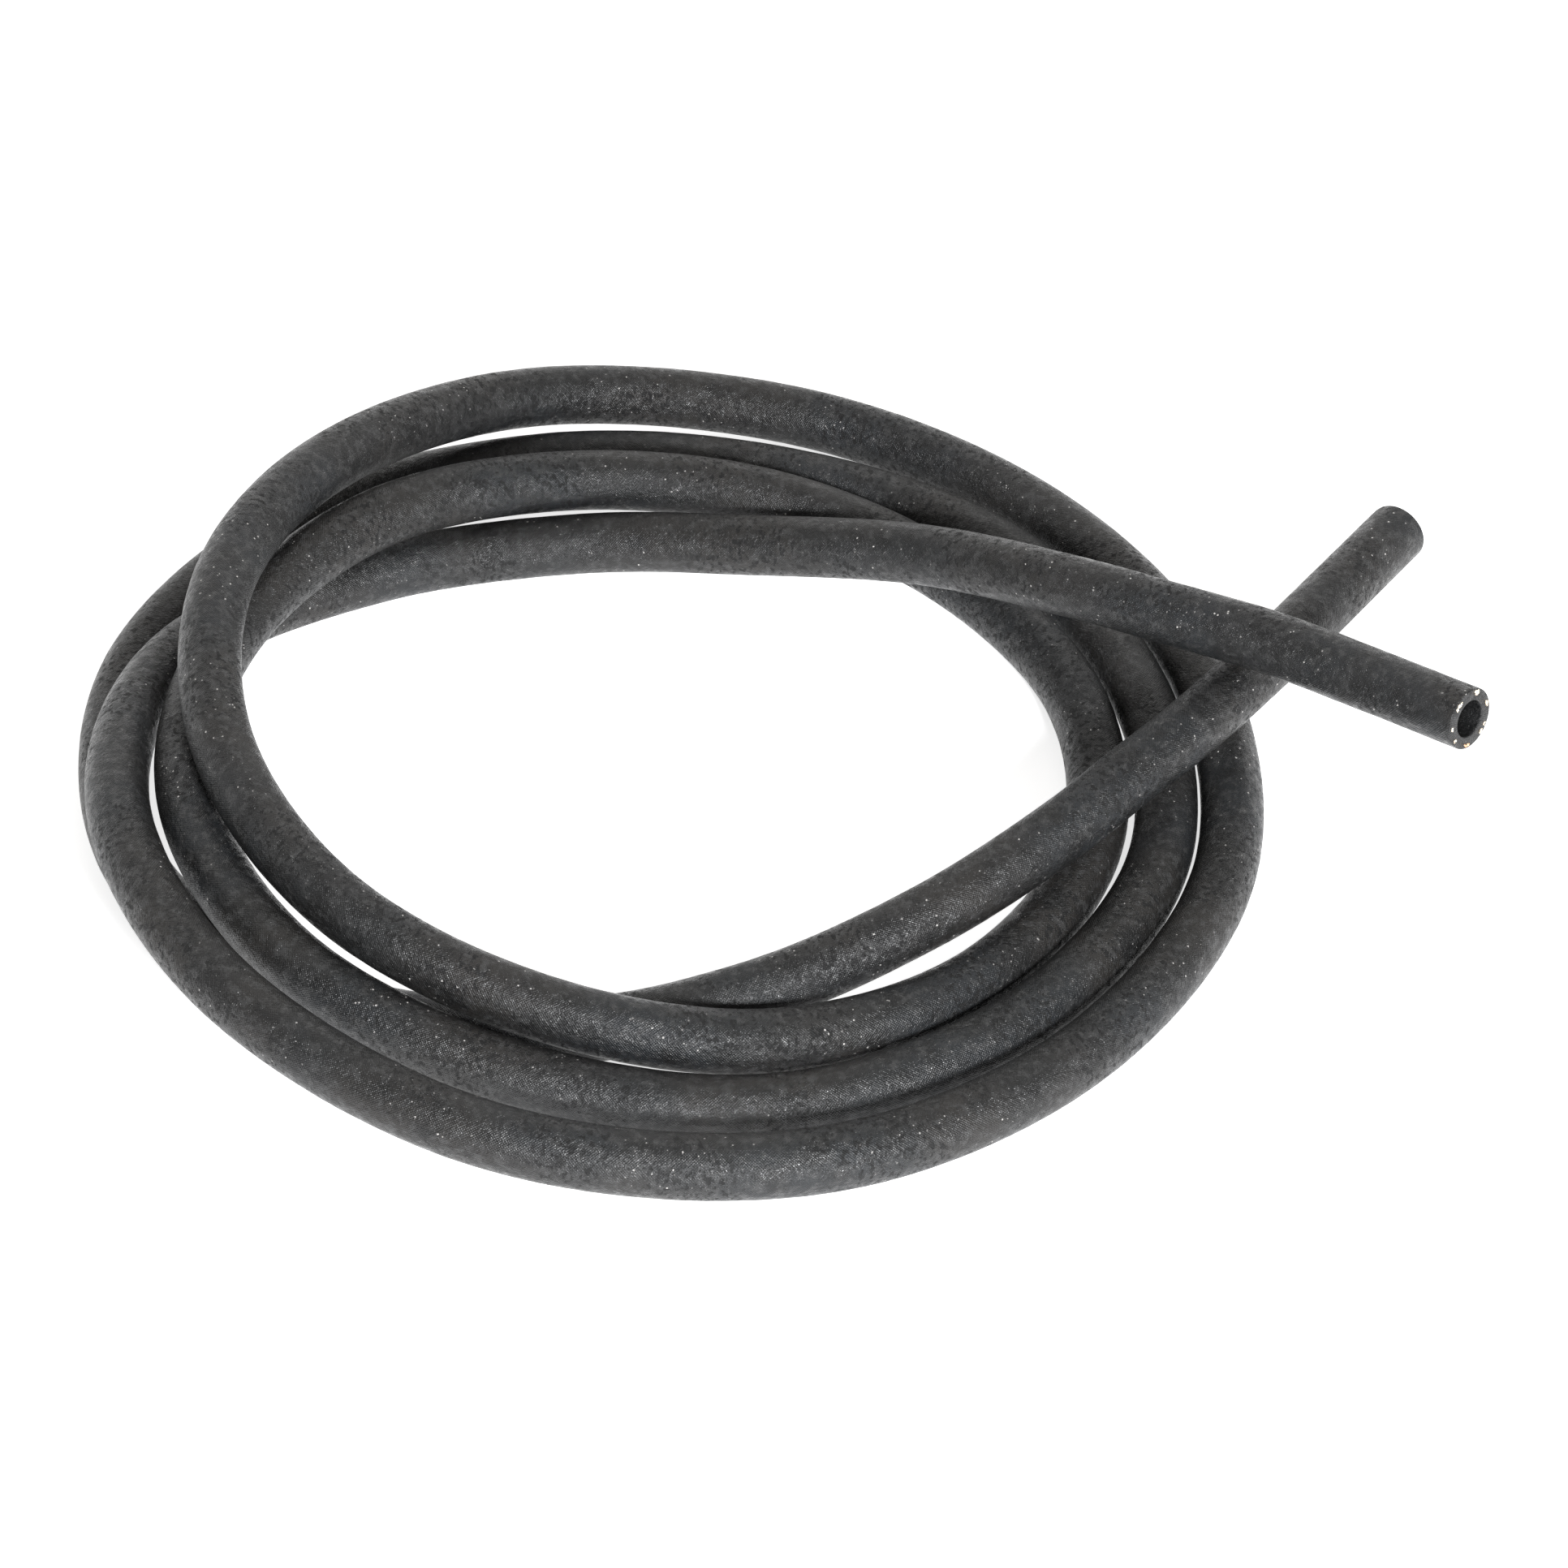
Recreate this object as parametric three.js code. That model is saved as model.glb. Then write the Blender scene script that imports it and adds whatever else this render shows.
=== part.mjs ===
// Water pump hose: one length of black fabric-reinforced rubber hose, loosely coiled on a level floor,
// with both cut ends left open. Millimetres, +Z up. The origin is the middle of the footprint, on the floor.
// Bearings are degrees anticlockwise from +X, around the middle of the coil.
import * as THREE from 'three';

const hoseDiameter = 15.88;
const boreDiameter = 9.53;
const coilRadius = 126.2;
const strandGap = 0.8;

const outerSides = 12;
const boreSides = 12;
const routeSteps = 144;

// The coil is hand-laid: it winds anticlockwise from its first station, with a station every 30 degrees.
// Each station is [lane, layer]. A lane is one strand width outwards from the coil radius, and a layer is
// one strand width up from the floor, so 0 lies on the floor and 1 lies across a strand that does.
const firstBearing = 90;
const bearingStep = 30;
const turns = [
  [[-2.0, 0.95], [-2.6, 0.4], [-2.2, 0.1], [-1.05, 0], [0.2, 0.6], [0.75, 1.35],
    [1.05, 1.45], [1.25, 1.05], [1.15, 0.45], [0.95, 0.05], [1.05, 0], [0.9, 0.05]],
  [[0.85, 0], [1.05, 0.05], [0.9, 0.65], [-0.05, 1.7], [-0.6, 2.2], [-0.9, 2.05],
    [-1.1, 1.65], [-1.4, 0.95], [-1.35, 0.35], [-1.15, 0.05], [-1.0, 0], [-1.1, 0]],
  [[-1.35, 0.1], [-1.4, 0.35], [-1.4, 0.75], [-1.05, 1.1], [-0.65, 1.15], [-0.3, 1.25],
    [-0.2, 1.1], [-0.5, 0.45], [-0.35, 0.05], [-0.15, 0], [0.05, 0], [-0.1, 0]],
  [[-0.25, 0], [-0.4, 0], [0, 0], [0.7, 0], [1.05, 0], [0.6, 0.05],
    [-0.65, 0], [-1.9, 0], [-2.45, 0.25], [-2.1, 0.75]],
];

// The two tails cross each other at the right of the coil. Each point is [x, y, layer], with x and y in
// coil radii: tail A runs from its cut end to the first turn, and tail B from the last turn to its cut end.
const tailA = [
  [1.265, 0.94, 2.7], [1.02, 0.93, 2.35], [0.8, 0.9, 2.15], [0.59, 0.85, 1.95], [0.37, 0.8, 1.7],
];
const tailB = [
  [0.765, 0.35, 1.0], [0.76, 0.52, 1.05], [0.757, 0.7, 1.1],
  [0.735, 0.93, 1.1], [0.69, 1.2, 1.0], [0.64, 1.49, 0.9],
];

const strandPitch = hoseDiameter + strandGap;

function heightOf(layer) {
  return hoseDiameter / 2 + layer * strandPitch;
}

function tailPoint([x, y, layer]) {
  return new THREE.Vector3(x * coilRadius, y * coilRadius, heightOf(layer));
}

function coilPoint([lane, layer], index) {
  const bearing = THREE.MathUtils.degToRad(firstBearing + index * bearingStep);
  const radius = coilRadius + lane * strandPitch;
  return new THREE.Vector3(radius * Math.cos(bearing), radius * Math.sin(bearing), heightOf(layer));
}

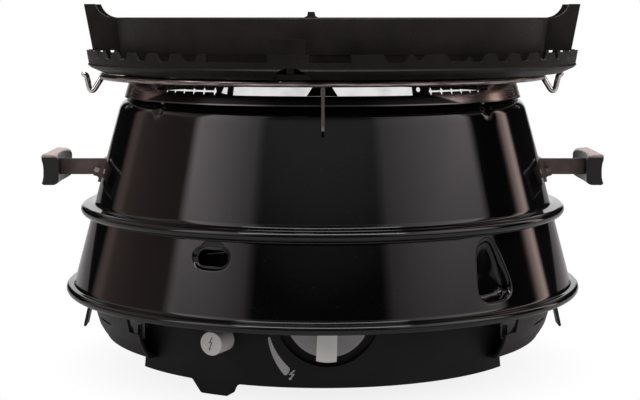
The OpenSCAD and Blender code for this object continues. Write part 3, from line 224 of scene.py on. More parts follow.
----------------------------------------
Exercise directions
Return, please, the lines of the data from the first through the line containing "const routeSteps = 144;", both kept, exactly as they stand and nothing more.

Response
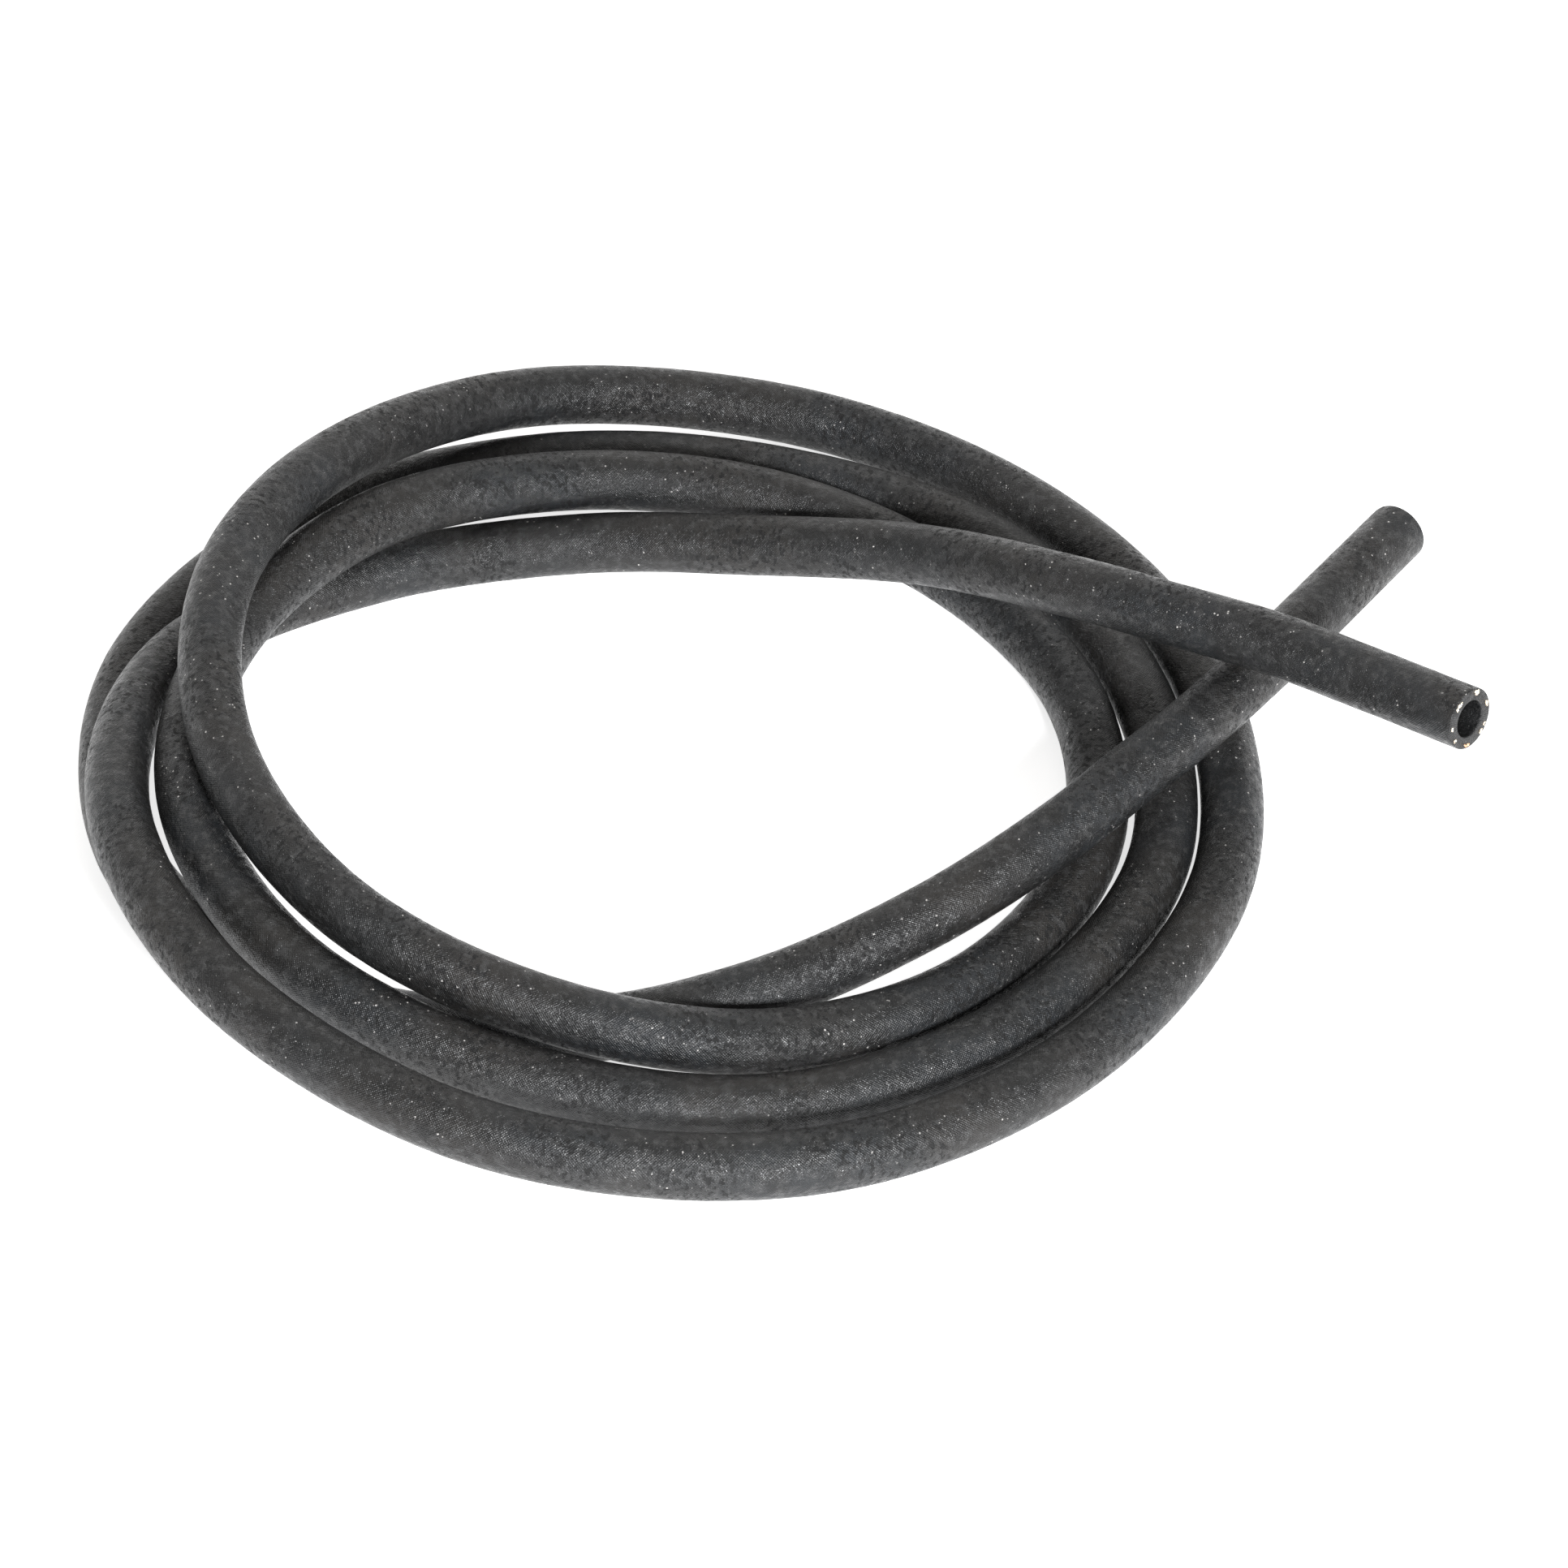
Recreate this object as parametric three.js code. That model is saved as model.glb. Then write the Blender scene script that imports it and adds whatever else this render shows.
=== part.mjs ===
// Water pump hose: one length of black fabric-reinforced rubber hose, loosely coiled on a level floor,
// with both cut ends left open. Millimetres, +Z up. The origin is the middle of the footprint, on the floor.
// Bearings are degrees anticlockwise from +X, around the middle of the coil.
import * as THREE from 'three';

const hoseDiameter = 15.88;
const boreDiameter = 9.53;
const coilRadius = 126.2;
const strandGap = 0.8;

const outerSides = 12;
const boreSides = 12;
const routeSteps = 144;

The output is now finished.